Cue large groups of angry citizens shouting and burning stuff. Cue army who referees without refereeing. Cue large group of aggressive Mubarak “supporters”, a curious number of whom seems to have access to billy clubs and handcuffs and keys to police vans. Add to that a soon-to-be burned out square, along with a seemingly limitless supply of rocks and gauze eye-patches and you’ve got a bona-fide liberation party. Except no party is a party without cocktails; Molotov, anyone? Hold the Vermouth...

Have a special admiration for the commitment to the Molotov cocktail as the weapon of choice in this transitional soiree. Gas is $3.15+ here in the States, so I know it can’t be readily available in Egypt. Sure the oil is right there, but who’s got spending money when no one’s worked for two weeks? Plus, from what I saw in the “Anderson Cooper attacked” videos, some of these Egyptians’ aim is really REALLY bad. Can’t put a number on how many flaming bottles I saw launched with a valiant Tom Brady-quality throwing motion, only to end up setting an unimportant piece of unoccupied sidewalk on fire, or better yet, already burnt grass. Whatever the number, it was embarrassing, like watching your gym teacher try to teach you how to play basketball, only to shoot brick after brick after brick, finally claiming the hoop was oblong. I’m nine man; I don’t know what oblong means. But I do know someone else should be teaching me basketball.

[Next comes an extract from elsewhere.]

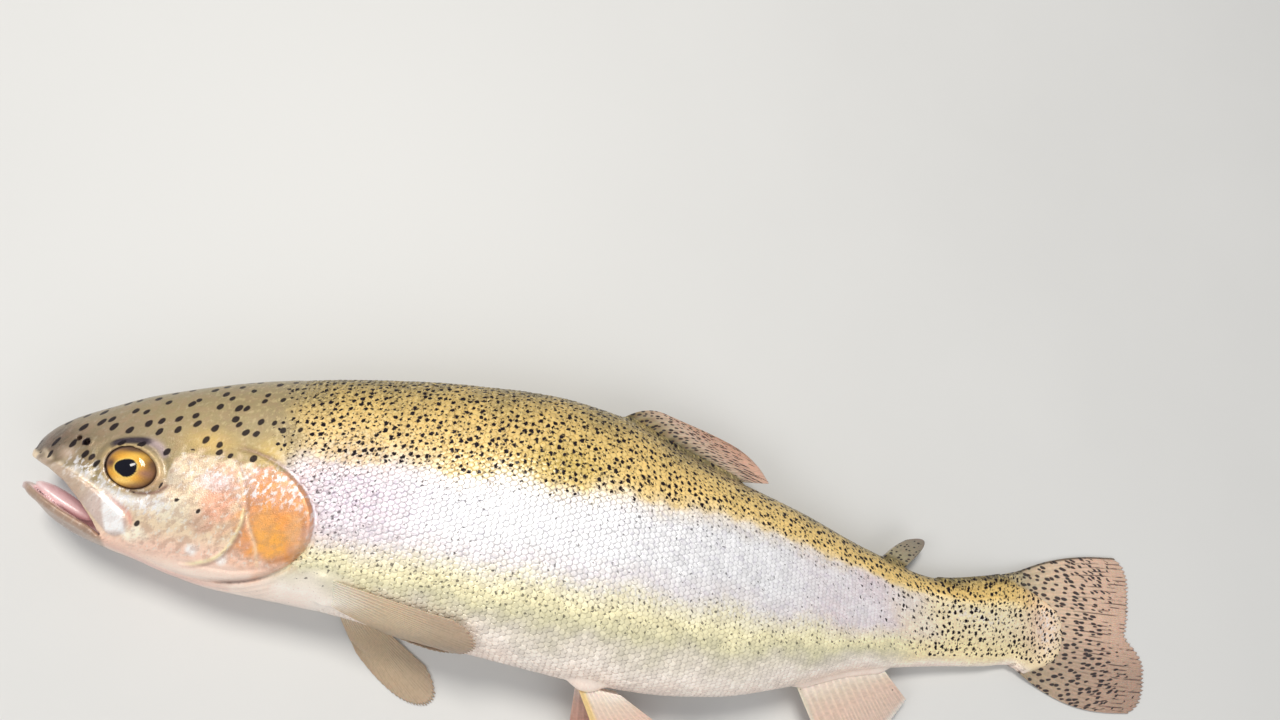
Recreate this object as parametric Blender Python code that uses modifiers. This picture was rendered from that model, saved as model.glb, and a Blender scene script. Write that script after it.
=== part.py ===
"""A life-size rainbow trout lying on its right flank, as it rests on a flat surface.

+X runs from the snout to the tail, +Y to the back, +Z up, out of the left flank.
The fish is first shaped straight and symmetric about its midplane, with x = 0 at the
snout and y = 0 on its long axis. Each piece is then settled: lifted to the height at
which its midplane lies above the floor, and pressed flat where it meets the floor.
Lengths in this file are millimetres until a mesh is made.
"""

import math

import bmesh
import bpy
import numpy as np
from mathutils import Vector
from mathutils.bvhtree import BVHTree

MM = 0.001
GAP = 0.3  # clearance between neighbouring pieces
SINK = 0.8  # how far the soft flank is pressed flat on the floor
FIN_EDGE = 0.6  # thickness of a fin's free edge
AROUND = 28  # points round the body

# Where one named length of the body ends and the next begins, along x.
GILL_LINE = 68.0
TRUNK_MIDDLE = 150.0
VENT = 214.0
TAIL_BASE = 292.0

# The body as upright rings: x, back, belly, height of the widest point, half width.
BODY_STATIONS = (
    (-1.0, 1.4, -7.4, -3.2, 2.0),
    (-0.2, 3.4, -9.8, -3.5, 3.8),
    (1.4, 5.6, -11.8, -3.9, 5.8),
    (3.8, 8.0, -13.5, -4.3, 7.8),
    (8.4, 11.2, -16.7, -4.8, 10.3),
    (14.3, 14.4, -19.4, -5.2, 12.0),
    (23.5, 19.1, -22.0, -5.4, 13.6),
    (31.0, 22.0, -23.7, -5.2, 14.6),
    (40.5, 25.3, -26.2, -5.0, 15.6),
    (51.7, 28.6, -28.2, -4.6, 16.8),
    (58.0, 30.1, -28.6, -4.4, 17.3),
    (70.0, 32.8, -29.2, -3.8, 18.2),
    (84.0, 35.2, -30.4, -2.8, 19.1),
    (105.0, 37.8, -33.4, -1.0, 20.3),
    (130.0, 39.2, -36.2, 0.0, 21.0),
    (150.0, 37.2, -38.2, -0.5, 20.8),
    (170.0, 30.6, -38.9, -2.0, 19.6),
    (190.0, 24.8, -37.4, -4.0, 17.4),
    (212.0, 19.4, -32.4, -5.5, 14.2),
    (235.0, 12.7, -25.0, -6.2, 10.2),
    (262.0, 7.4, -20.3, -6.6, 6.2),
    (280.0, 10.3, -18.0, -4.0, 4.6),
    (TAIL_BASE, 13.8, -16.2, -1.8, 3.0),
)
ROUNDNESS = 2.25  # exponent of the sections' superellipse; 2 would be an ellipse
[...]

Can’t be too hard on those guys I guess, I mean who practices throwing Molotov cocktails? I’d be lucky to get one off without setting my favorite coat on fire, no man’s last words should be “Why’d I wear a fur lining?”

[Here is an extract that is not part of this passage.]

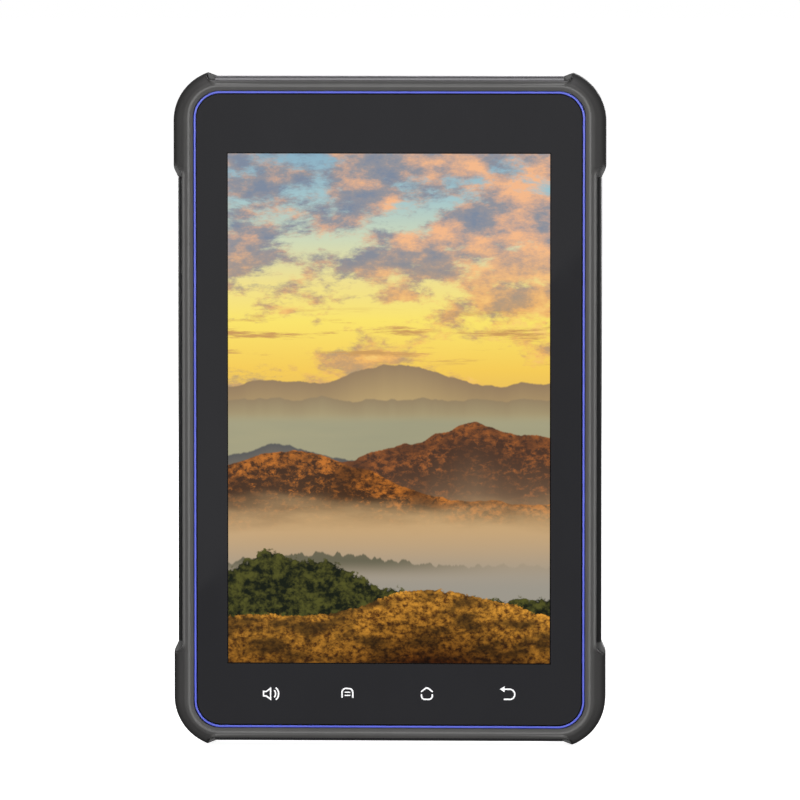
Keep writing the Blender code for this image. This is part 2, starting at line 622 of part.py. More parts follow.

The prayer breaks are inspiring. I thought I loved God, but I don’t know that I’m disciplined enough to stop throwing rocks and setting strangers on fire once I’ve started. You have to admit to yourself, as long as you’re not the one getting hit, throwing rocks at people sounds like a little bit of fun. That’s a terrible thing to say, I can feel your judgmental gasp, but I think once you get past throwing the first rock, it probably gets really good to you. It has to be fun, how else did stoning mobs in biblical times get started so fast? No one ever turns down an opportunity to throw rocks. Your next-door neighbor would come by
“Hey you wanna come throw rocks at a hooker?”
“Absolutely. What did she do?”
“She’s a hooker.”
“Good enough.”

I can’t get myself revved up for some proper rock and cocktail throwing and then stop to pray. If I do pray, it’s probably going to take me at least three or four minutes to start praying for anything besides “awesome aim” and “some crazy sweet headshots”. Then I’ll start to feel guilty and apologize. Then I’ll focus and start really praying. As I’m praying, I’ll become aware of the amazing oneness I feel with everyone around me, all of us prostrate in one direction, all taking time out to take stock of our priorities. I’ll remember how no matter our differences we are all bound together by our love of life, our love for our families and our esteem for the Higher Power that put us here. As we finish, I’ll stand up feeling unspeakably grateful for the opportunity to have experienced this life-changing kinship with my fellow man and woman. And it’ll be just then, while I’m still in my spiritual euphoria, some wanker will bloody my kufi with a well thrown chunk of asphalt while his buddy sets my tunic on fire. Well played “non-cops”; next time I’ll stick to praying for crazy sweet headshots and the presence of mind to “stop, drop & roll”.

I hope this tumultuousness in Egypt works itself out soon. The situation is starting to distract from my stressing about the possibility of an NFL lockout, and that’s just not a good look for me. I hope Egypt succeeds in establishing itself a quality democracy, one that doesn’t take two-hundred-plus years to refine itself to the sometimes-stupefying-but-still-marginally-promising level of dysfunction we enjoy today. I hope the Egyptian people aren’t going through all this heroism and bloodshed just to put in power a new de-facto dictator who will eventually have to be run out of office himself a few years from now. When all’s said and done, Egypt’s going to need some time to replenish its supply of gauze and flammable landmarks, just hope everyone can stay off the cocktails long enough to finish the job.